Written instruction
Which lines below fall between the one containing "The OpenSCAD and" and the one containing "self.tree = tree"? Repeat them exactly, counting both of those lines, and add nothing else.

Input rows
★ ★ ★ ★ ★ ★ ★
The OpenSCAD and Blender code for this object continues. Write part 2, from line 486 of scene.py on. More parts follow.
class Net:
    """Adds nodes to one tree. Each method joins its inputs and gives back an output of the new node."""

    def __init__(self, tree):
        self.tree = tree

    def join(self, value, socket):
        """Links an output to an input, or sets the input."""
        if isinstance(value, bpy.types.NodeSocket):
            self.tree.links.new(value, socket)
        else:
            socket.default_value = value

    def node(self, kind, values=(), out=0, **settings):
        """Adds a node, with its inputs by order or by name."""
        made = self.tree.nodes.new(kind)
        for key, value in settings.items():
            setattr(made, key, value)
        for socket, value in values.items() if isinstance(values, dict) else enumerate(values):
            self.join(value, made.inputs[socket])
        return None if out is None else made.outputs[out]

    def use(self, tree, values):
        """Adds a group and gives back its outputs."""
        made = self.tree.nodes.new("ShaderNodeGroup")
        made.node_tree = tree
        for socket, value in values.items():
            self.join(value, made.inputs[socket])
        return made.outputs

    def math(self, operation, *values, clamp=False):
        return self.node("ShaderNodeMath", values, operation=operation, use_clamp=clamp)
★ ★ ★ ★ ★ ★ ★
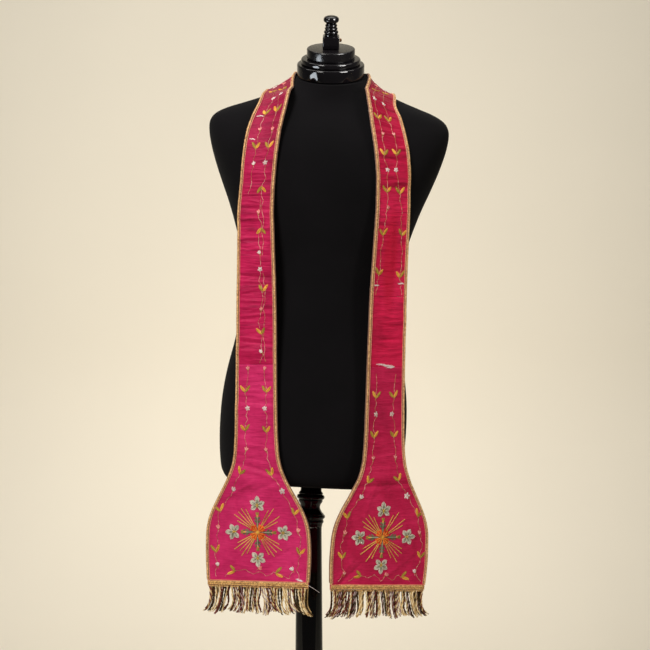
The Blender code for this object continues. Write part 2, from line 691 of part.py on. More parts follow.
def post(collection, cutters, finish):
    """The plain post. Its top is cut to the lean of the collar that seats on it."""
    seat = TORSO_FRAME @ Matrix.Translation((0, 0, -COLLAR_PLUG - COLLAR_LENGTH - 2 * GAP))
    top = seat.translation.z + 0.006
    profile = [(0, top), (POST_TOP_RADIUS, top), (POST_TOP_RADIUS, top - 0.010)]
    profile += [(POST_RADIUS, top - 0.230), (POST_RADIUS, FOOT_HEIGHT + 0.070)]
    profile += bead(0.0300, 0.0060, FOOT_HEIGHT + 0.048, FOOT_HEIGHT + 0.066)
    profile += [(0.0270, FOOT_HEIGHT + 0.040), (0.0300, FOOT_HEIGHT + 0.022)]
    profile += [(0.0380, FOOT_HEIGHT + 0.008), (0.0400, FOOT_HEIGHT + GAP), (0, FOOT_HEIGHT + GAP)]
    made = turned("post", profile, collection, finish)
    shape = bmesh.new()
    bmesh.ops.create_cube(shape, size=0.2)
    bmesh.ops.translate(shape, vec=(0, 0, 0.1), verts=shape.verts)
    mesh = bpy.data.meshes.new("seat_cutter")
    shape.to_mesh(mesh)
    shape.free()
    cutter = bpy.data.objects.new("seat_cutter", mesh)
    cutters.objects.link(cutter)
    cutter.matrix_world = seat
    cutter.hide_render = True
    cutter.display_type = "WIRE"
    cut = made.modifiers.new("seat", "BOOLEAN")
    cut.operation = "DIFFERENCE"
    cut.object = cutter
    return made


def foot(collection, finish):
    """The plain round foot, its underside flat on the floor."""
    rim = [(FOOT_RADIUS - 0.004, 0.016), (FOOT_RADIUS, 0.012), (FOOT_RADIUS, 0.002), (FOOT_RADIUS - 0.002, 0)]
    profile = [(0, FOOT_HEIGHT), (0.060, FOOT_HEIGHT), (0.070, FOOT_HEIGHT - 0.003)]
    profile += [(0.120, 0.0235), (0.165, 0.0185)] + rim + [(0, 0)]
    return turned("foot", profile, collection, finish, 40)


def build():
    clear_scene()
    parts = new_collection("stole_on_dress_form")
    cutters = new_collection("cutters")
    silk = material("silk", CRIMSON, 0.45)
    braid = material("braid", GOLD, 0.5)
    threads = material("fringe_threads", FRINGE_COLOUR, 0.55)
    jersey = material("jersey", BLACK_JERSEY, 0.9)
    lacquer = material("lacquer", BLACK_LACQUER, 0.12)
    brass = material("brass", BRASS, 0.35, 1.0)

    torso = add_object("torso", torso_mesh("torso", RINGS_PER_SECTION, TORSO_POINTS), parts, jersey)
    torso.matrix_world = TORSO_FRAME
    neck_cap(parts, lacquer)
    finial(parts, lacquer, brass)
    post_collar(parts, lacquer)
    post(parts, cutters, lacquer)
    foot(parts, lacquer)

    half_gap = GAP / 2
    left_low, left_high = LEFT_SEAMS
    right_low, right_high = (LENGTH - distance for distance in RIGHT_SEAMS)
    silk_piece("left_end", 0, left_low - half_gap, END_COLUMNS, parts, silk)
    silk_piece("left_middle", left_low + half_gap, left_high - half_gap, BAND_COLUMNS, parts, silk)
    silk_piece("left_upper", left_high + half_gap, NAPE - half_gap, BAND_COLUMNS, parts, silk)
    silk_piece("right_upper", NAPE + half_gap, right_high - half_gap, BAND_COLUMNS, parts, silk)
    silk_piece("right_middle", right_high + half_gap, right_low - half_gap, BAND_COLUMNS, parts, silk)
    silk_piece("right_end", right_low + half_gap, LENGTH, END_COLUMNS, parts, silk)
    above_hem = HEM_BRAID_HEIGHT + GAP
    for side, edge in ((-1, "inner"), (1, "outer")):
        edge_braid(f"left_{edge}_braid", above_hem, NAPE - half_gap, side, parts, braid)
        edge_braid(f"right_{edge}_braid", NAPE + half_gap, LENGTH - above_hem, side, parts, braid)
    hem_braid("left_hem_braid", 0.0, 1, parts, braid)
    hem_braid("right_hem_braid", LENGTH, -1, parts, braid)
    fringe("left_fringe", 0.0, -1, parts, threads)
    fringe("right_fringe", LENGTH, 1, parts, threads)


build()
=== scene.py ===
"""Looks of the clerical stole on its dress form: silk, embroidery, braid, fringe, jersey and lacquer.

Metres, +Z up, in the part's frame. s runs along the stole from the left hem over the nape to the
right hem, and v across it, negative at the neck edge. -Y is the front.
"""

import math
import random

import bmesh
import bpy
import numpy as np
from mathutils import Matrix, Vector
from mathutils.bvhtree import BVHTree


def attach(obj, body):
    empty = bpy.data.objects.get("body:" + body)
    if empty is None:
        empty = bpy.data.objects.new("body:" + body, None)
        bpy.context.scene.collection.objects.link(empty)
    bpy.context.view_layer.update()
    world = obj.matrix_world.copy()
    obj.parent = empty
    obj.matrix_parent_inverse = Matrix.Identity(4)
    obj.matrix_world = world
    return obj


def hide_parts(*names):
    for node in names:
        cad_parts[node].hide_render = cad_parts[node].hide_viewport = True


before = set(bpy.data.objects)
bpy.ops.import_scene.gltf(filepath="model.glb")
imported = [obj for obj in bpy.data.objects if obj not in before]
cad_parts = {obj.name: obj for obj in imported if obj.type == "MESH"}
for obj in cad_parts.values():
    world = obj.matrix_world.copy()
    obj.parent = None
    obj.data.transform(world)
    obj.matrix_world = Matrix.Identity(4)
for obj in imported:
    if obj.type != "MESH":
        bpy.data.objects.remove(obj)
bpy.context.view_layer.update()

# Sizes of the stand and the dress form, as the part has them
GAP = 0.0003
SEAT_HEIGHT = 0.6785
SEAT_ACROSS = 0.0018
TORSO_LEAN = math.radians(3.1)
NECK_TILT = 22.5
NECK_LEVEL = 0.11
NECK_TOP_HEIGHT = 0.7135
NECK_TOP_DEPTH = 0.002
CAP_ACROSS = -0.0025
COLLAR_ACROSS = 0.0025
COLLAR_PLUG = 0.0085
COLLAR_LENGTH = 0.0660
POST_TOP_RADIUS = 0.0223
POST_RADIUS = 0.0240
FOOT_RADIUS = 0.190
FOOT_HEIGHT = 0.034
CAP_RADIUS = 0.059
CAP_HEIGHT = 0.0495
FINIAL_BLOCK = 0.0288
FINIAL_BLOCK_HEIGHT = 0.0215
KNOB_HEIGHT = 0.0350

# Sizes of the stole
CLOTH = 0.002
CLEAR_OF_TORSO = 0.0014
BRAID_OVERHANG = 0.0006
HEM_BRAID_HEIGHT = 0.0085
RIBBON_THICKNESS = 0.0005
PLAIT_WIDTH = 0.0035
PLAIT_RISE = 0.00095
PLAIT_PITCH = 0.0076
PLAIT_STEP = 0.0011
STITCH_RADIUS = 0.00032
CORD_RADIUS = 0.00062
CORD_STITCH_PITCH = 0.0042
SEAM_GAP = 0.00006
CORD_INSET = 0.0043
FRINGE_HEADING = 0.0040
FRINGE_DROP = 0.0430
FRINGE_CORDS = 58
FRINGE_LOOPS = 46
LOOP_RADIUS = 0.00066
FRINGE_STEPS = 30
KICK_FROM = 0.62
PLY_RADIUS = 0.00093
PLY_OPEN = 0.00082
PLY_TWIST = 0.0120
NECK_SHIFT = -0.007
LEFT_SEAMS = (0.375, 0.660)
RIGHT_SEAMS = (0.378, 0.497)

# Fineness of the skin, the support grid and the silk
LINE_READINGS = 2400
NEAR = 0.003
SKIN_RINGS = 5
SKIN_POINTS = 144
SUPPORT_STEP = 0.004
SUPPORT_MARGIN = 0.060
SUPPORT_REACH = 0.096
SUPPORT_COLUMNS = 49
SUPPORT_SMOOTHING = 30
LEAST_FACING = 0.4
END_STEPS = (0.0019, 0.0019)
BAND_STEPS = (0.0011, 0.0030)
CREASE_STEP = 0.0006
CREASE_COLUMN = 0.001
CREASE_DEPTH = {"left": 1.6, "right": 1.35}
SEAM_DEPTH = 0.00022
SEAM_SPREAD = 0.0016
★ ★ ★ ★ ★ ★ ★
Result of this task
The OpenSCAD and Blender code for this object continues. Write part 2, from line 486 of scene.py on. More parts follow.
class Net:
    """Adds nodes to one tree. Each method joins its inputs and gives back an output of the new node."""

    def __init__(self, tree):
        self.tree = tree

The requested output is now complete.